For Dostoevsky, the Grand Inquisitor represented the greatest temptation of his young life: the refusal of God in the face of perennial suffering, especially when it is inflicted upon the innocent. Still, Dostoevsky's faith remained sturdy and steadfast. We are made in God's image, Dostoevsky believed, and sculpted from the same primordial clay. Although our freedom gives us ample space to indulge our demons, we've also space to indulge our angels, and our choice is meaningful insofar as we have license to both, and there is conversation between them. It is this double-vision - this odious optimism that coexists with (nay, arises from!) unflinching realism - that won Dostoevsky my affection not only as a writer but, more importantly, as an intellectual idol.

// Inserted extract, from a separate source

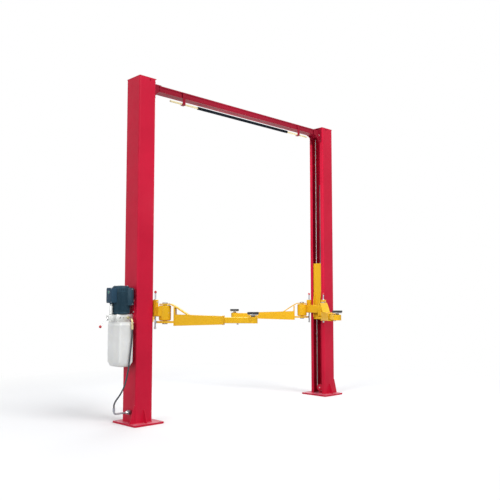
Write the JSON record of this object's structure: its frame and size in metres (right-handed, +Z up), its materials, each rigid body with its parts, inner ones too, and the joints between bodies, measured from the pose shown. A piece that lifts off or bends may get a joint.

Ultimately, Dostoevsky was a mouthpiece "for love, and for truth and justice, too" (cue Sailor Moon). That he was a veritable reflector of human misery was, I believe, part of Dostoevsky's larger strategy to prove the strength of his own beliefs by focusing intently on their antitheses. Dostoevsky knew the world's darkness; he did not hide from it. Because he had already conquered the darkness within himself, however, he could abide to look at it, and was able to endure in his conviction. For all of his focus on opposing ideas, Dostoevsky was none too ambiguous about where he stood, but it is precisely because of that focus, that willingness to go where one has the most to fear, that Dostoevsky's bright and epiphanic faith had legs. Like Dante before him, Dostoevsky showed us that Hell is the pathway to Heaven. In the spirit of my intellectual forebear, I intend this blog to be my own self-imposed purgatory, where my hosannas will be tried. Abandon hope, all me who enter here.